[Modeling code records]
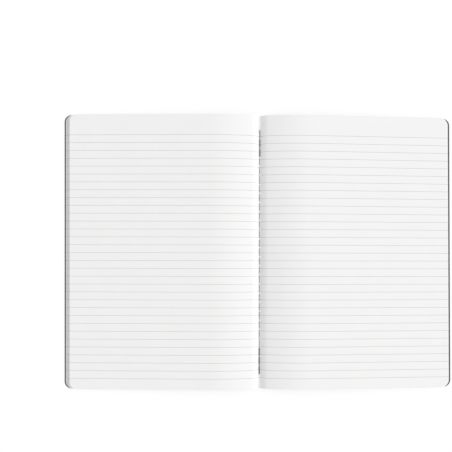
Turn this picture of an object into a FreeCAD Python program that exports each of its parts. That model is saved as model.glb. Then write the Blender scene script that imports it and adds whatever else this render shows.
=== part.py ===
import FreeCAD, Part

import math
import os

import Sketcher

# An open thread-sewn notebook lying face up, in millimetres.
# X runs to the right across both pages, Y up the page to its head, Z up from the table.
# The origin is on the table, under the middle of the fold.

doc = FreeCAD.newDocument("open_notebook")
sheet = doc.addObject("Spreadsheet::Sheet", "Sizes")

sizes = [
    # the leaves and the cover, seen from above
    ("page_height", 250.0),       # head to tail
    ("cover_reach", 178.7),       # fold to the cover's fore-edge, along the table
    ("cover_overhang", 0.9),      # cover beyond the slanted edge of the leaves, at the table
    ("leaf_creep", 3.1),          # lowest leaf beyond the top one, because the fold wraps round it
    ("leaf_lean", 0.9),           # how far the top leaf has slid to the right
    ("corner_radius", 6.35),      # the rounded outer corners

    # the thicknesses
    ("cover_thickness", 0.35),
    ("stack_thickness", 2.7),     # thirty leaves of 0.09
    ("seat_gap", 0.05),           # air between the cover and the lowest leaf

    # the section across one half, along the underside of the cover
    ("fold_gap", 0.5),            # from the middle of the fold to each half
    ("spine_flat", 0.9),          # from the middle of the fold to the end of the flat strip
    ("crease_radius", 4.0),       # where the card turns up beside the fold
    ("rise_angle", 45.0),
    ("shoulder_radius", 5.0),     # where the steep rise eases off
    ("shoulder_angle", 11.5),
    ("crown_radius", 170.0),      # the broad hump of the page

    # the sewn seam
    ("stitch_pitch", 8.33),
    ("stitch_count", 27),
    ("tack_count", 3),            # stitches sewn twice at each end
    ("stitch_radius", 0.26),      # at the middle of a stitch
    ("tack_radius", 0.36),
    ("stitch_end_radius", 0.18),  # where it goes into its holes
    ("stitch_lift", 0.1),         # middle of the upper run above the top leaf's crease
    ("leg_radius", 0.14),         # thread down through the holes
    ("under_radius", 0.2),        # the run along the outside of the fold
]
for row, (alias, value) in enumerate(sizes, start=1):
    sheet.set("A%d" % row, alias)
    sheet.set("B%d" % row, str(value))
    sheet.setAlias("B%d" % row, alias)
doc.recompute()


TOP_OF_PAGES = "Sizes.cover_thickness + Sizes.seat_gap + Sizes.stack_thickness"


def size(alias):
    return float(sheet.get(alias))


def base_plane(body, role):
    return [item for item in body.Origin.OriginFeatures if item.Role == role][0]


def new_body(name):
    body = doc.addObject("PartDesign::Body", name)
    body.Label = name
    return body


def new_sketch(body, name, role):
    sketch = body.newObject("Sketcher::SketchObject", name)
    sketch.AttachmentSupport = (base_plane(body, role), "")
    sketch.MapMode = "FlatFace"
    return sketch


def bind(sketch, constraint, label, expression):
    sketch.renameConstraint(constraint, label)
    sketch.setExpression("Constraints." + label, expression)


def section_points(offset):
    """Joints and centres of the section's line and arcs, at a height above the cover's underside."""
    rise = math.radians(size("rise_angle"))
    ease = math.radians(size("shoulder_angle"))
    crease = size("crease_radius")
    shoulder = size("shoulder_radius")
    crown = size("crown_radius")
    crease_x, crease_z = size("spine_flat"), crease
    turn = crease + shoulder
    shoulder_x = crease_x + turn * math.sin(rise)
    shoulder_z = crease_z - turn * math.cos(rise)
    crown_x = shoulder_x + (crown - shoulder) * math.sin(ease)
    crown_z = shoulder_z - (crown - shoulder) * math.cos(ease)
    # the panel is the line from the cover's fore-edge, on the table, that just touches the crown
    reach = size("cover_reach") - crown_x
    fall = math.asin(crown / math.hypot(reach, crown_z)) - math.atan2(-crown_z, reach)
    end_x = size("cover_reach") + offset * math.sin(fall)
    end_z = offset * math.cos(fall)
    return {
        "crease": (crease_x, crease_z, crease - offset),
        "shoulder": (shoulder_x, shoulder_z, shoulder + offset),
        "crown": (crown_x, crown_z, crown + offset),
        "rise": rise, "ease": ease, "fall": fall, "end": (end_x, end_z),
    }


def add_run(sketch, offset, construction=False):
    """One line, three arcs and one line, each tangent to the next. Returns the first one's number."""
    points = section_points(offset)
    up = FreeCAD.Vector(0, 0, 1)

    def arc(name, start, end):
        x, z, radius = points[name]
        return Part.ArcOfCircle(Part.Circle(FreeCAD.Vector(x, z, 0), up, radius), start, end)

    crown_x, crown_z, crown = points["crown"]
    panel_start = FreeCAD.Vector(crown_x + crown * math.sin(points["fall"]),
                                 crown_z + crown * math.cos(points["fall"]), 0)
    quarter = math.pi / 2
    pieces = [
        Part.LineSegment(FreeCAD.Vector(size("fold_gap"), offset, 0),
                         FreeCAD.Vector(size("spine_flat"), offset, 0)),
        arc("crease", 3 * quarter, 3 * quarter + points["rise"]),
        arc("shoulder", quarter + points["ease"], quarter + points["rise"]),
        arc("crown", quarter - points["fall"], quarter + points["ease"]),
        Part.LineSegment(panel_start, FreeCAD.Vector(*points["end"], 0)),
    ]
    first = sketch.GeometryCount
    sketch.addGeometry(pieces, construction)
    sketch.addConstraint([
        Sketcher.Constraint("Tangent", first, 2, first + 1, 1),
        Sketcher.Constraint("Tangent", first + 1, 2, first + 2, 2),
        Sketcher.Constraint("Tangent", first + 2, 1, first + 3, 2),
        Sketcher.Constraint("Tangent", first + 3, 1, first + 4, 1),
        Sketcher.Constraint("Horizontal", first),
    ])
    return first


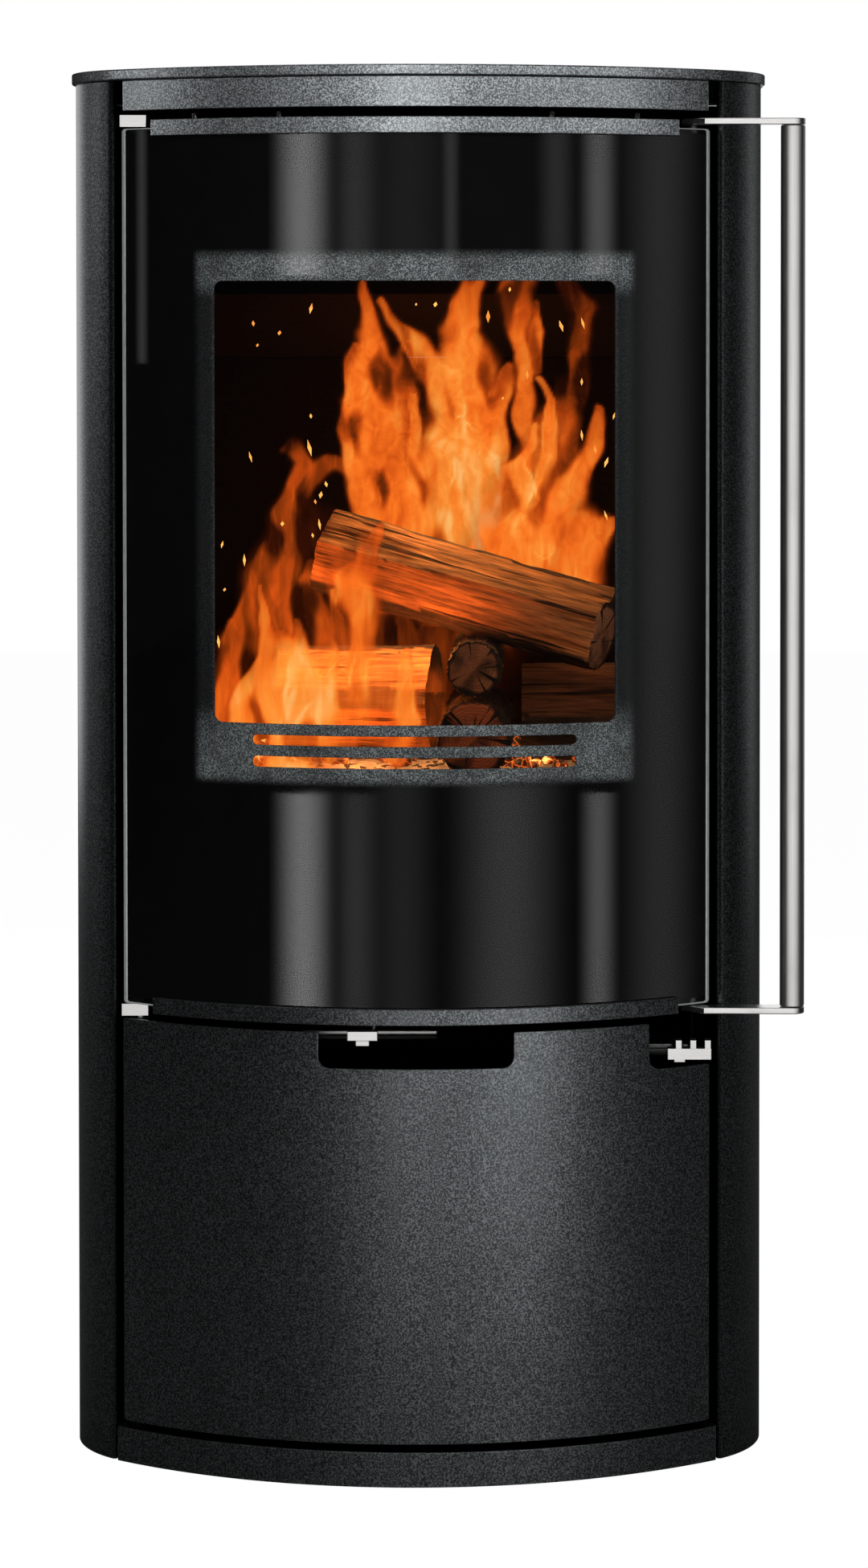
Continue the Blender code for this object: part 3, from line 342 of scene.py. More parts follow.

▶ **Exercise brief**: Reproduce the records above exactly, from the first line through the line containing "# The origin", and output nothing else.

▶ **Response to the task**:
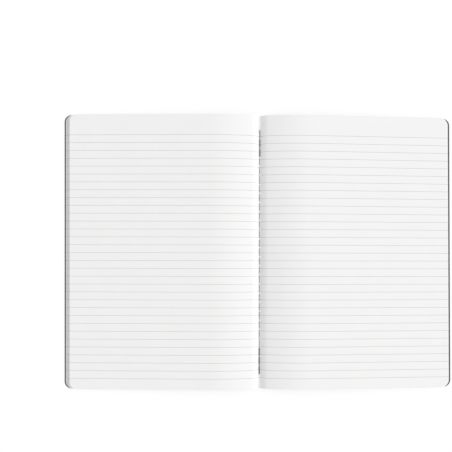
Turn this picture of an object into a FreeCAD Python program that exports each of its parts. That model is saved as model.glb. Then write the Blender scene script that imports it and adds whatever else this render shows.
=== part.py ===
import FreeCAD, Part

import math
import os

import Sketcher

# An open thread-sewn notebook lying face up, in millimetres.
# X runs to the right across both pages, Y up the page to its head, Z up from the table.
# The origin is on the table, under the middle of the fold.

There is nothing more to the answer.